(Your goal) Everything from the line with "of the tail." through the line with "obj.parent = empty" should be repeated exactly, both of those lines included, and nothing else.

(Dataset excerpt)
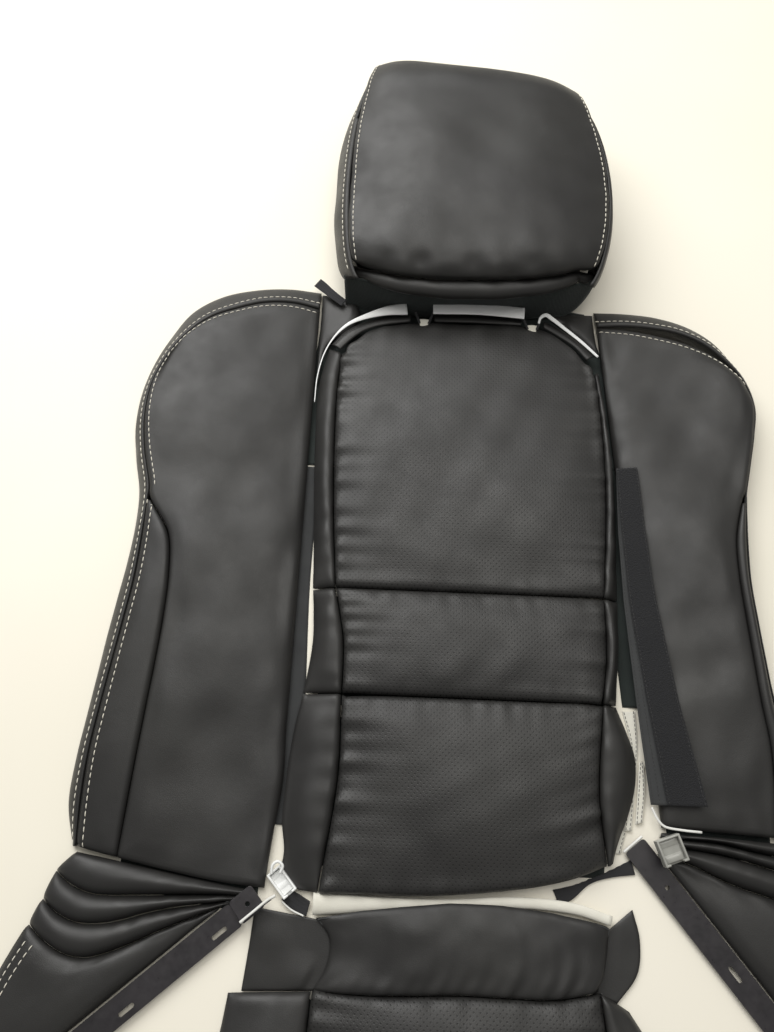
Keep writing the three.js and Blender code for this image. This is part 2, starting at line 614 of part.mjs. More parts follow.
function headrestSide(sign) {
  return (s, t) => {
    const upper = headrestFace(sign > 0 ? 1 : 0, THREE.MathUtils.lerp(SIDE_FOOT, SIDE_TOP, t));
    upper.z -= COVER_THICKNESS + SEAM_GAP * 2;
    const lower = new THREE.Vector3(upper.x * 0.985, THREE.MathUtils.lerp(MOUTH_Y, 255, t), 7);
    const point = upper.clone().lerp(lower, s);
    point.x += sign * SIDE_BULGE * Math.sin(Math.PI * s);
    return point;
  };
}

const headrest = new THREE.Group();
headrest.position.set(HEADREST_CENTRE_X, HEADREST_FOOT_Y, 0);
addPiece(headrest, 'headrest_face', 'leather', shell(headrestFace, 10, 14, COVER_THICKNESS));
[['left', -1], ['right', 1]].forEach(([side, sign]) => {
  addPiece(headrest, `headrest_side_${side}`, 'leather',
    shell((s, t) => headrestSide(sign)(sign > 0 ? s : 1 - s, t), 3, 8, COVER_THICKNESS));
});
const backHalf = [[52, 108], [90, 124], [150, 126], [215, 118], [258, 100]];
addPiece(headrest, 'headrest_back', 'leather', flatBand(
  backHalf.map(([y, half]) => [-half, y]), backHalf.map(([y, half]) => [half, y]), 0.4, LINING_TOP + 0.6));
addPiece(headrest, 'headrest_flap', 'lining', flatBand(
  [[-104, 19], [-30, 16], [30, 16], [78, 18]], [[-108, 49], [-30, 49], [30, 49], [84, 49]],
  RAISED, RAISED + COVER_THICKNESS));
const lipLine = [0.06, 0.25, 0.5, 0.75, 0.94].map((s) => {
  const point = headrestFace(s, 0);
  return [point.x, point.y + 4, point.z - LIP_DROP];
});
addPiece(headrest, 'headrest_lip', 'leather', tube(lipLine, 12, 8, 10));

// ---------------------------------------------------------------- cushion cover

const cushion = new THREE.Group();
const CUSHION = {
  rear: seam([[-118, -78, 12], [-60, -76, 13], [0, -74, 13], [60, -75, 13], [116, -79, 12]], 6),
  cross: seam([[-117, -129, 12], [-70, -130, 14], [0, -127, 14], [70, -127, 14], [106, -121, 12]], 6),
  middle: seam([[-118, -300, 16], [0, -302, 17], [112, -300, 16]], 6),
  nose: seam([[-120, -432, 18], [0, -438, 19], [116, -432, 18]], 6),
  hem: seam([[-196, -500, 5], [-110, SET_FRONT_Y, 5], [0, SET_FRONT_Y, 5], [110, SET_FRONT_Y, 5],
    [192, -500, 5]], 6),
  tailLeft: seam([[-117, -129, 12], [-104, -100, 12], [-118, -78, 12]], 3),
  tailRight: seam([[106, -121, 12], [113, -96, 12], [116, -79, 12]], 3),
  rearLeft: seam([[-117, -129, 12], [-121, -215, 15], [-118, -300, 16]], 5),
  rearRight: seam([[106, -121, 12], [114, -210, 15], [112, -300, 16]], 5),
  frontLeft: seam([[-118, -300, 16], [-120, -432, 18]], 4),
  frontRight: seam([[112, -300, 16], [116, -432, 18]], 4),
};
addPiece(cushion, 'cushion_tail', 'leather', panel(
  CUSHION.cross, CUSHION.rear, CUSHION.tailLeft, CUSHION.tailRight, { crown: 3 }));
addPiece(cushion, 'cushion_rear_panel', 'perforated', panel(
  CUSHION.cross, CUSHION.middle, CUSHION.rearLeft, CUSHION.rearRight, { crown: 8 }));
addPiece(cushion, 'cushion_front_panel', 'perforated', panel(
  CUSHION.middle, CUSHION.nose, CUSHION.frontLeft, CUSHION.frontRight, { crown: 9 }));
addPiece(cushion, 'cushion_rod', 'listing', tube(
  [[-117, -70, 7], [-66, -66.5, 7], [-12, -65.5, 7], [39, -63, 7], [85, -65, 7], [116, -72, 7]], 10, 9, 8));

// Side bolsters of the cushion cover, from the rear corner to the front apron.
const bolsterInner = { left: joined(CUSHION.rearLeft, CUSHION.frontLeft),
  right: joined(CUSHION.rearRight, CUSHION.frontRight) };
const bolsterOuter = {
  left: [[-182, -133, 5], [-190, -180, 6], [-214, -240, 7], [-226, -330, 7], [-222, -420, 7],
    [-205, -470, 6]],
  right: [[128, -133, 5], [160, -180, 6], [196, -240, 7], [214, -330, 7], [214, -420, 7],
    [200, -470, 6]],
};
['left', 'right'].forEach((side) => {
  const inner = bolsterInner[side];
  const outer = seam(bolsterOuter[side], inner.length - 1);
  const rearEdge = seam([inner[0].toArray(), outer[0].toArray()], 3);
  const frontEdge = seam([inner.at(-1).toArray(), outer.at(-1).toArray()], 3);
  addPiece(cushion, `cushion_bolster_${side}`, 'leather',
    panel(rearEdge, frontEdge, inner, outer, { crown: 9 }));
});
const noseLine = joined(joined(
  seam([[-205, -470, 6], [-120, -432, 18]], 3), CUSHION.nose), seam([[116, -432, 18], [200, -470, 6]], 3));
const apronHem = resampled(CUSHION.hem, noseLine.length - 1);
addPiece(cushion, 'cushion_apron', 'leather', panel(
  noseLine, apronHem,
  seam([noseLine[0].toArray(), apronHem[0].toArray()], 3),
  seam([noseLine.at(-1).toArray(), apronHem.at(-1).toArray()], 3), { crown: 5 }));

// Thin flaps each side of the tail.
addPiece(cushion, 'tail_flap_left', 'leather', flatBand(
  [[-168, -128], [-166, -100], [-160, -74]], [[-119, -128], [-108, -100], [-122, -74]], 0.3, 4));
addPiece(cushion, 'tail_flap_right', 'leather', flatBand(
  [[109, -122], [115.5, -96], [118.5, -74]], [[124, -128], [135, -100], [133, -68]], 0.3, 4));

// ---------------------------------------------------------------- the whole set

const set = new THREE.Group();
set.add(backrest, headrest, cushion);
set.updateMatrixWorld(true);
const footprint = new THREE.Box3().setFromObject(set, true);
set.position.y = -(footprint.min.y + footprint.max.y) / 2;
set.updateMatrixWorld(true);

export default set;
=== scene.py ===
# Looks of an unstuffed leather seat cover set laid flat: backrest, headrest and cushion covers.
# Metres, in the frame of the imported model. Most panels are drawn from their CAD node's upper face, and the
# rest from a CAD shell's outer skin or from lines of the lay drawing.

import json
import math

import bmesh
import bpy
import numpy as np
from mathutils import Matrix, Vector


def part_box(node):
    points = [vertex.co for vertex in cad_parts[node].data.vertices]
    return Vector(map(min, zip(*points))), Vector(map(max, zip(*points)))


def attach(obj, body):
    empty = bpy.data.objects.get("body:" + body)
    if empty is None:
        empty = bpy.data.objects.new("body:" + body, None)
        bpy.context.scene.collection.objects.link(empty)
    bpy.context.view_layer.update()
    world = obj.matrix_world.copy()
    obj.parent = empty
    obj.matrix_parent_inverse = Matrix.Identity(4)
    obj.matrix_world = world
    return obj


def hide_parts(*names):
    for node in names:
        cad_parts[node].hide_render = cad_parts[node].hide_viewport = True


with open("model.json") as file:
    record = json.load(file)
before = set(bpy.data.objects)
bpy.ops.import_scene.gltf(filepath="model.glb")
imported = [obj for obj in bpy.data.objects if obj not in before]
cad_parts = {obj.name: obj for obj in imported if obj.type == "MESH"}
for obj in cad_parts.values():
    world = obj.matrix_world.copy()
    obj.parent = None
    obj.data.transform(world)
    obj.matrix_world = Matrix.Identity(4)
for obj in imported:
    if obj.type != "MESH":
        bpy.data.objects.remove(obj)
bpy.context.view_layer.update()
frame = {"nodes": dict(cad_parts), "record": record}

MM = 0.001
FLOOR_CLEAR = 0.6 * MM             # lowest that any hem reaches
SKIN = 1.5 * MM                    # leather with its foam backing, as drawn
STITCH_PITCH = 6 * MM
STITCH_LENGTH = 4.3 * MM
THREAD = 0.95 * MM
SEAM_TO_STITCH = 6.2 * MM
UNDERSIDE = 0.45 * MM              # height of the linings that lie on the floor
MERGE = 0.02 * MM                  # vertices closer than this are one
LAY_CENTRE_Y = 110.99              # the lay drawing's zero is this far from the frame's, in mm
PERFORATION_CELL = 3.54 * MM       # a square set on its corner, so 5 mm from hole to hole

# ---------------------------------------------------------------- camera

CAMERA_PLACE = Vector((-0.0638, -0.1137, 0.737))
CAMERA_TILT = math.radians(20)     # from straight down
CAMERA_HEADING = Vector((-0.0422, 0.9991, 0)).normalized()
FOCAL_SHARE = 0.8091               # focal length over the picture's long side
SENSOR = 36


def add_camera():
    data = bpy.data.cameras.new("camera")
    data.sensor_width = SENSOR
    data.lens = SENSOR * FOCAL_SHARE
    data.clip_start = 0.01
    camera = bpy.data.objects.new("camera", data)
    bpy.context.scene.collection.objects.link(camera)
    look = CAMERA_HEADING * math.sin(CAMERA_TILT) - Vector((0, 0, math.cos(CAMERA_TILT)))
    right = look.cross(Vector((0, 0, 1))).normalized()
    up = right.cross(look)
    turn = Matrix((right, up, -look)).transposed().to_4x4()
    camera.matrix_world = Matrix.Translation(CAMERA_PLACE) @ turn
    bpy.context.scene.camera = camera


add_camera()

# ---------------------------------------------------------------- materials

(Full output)
// Thin flaps each side of the tail.
addPiece(cushion, 'tail_flap_left', 'leather', flatBand(
  [[-168, -128], [-166, -100], [-160, -74]], [[-119, -128], [-108, -100], [-122, -74]], 0.3, 4));
addPiece(cushion, 'tail_flap_right', 'leather', flatBand(
  [[109, -122], [115.5, -96], [118.5, -74]], [[124, -128], [135, -100], [133, -68]], 0.3, 4));

// ---------------------------------------------------------------- the whole set

const set = new THREE.Group();
set.add(backrest, headrest, cushion);
set.updateMatrixWorld(true);
const footprint = new THREE.Box3().setFromObject(set, true);
set.position.y = -(footprint.min.y + footprint.max.y) / 2;
set.updateMatrixWorld(true);

export default set;
=== scene.py ===
# Looks of an unstuffed leather seat cover set laid flat: backrest, headrest and cushion covers.
# Metres, in the frame of the imported model. Most panels are drawn from their CAD node's upper face, and the
# rest from a CAD shell's outer skin or from lines of the lay drawing.

import json
import math

import bmesh
import bpy
import numpy as np
from mathutils import Matrix, Vector


def part_box(node):
    points = [vertex.co for vertex in cad_parts[node].data.vertices]
    return Vector(map(min, zip(*points))), Vector(map(max, zip(*points)))


def attach(obj, body):
    empty = bpy.data.objects.get("body:" + body)
    if empty is None:
        empty = bpy.data.objects.new("body:" + body, None)
        bpy.context.scene.collection.objects.link(empty)
    bpy.context.view_layer.update()
    world = obj.matrix_world.copy()
    obj.parent = empty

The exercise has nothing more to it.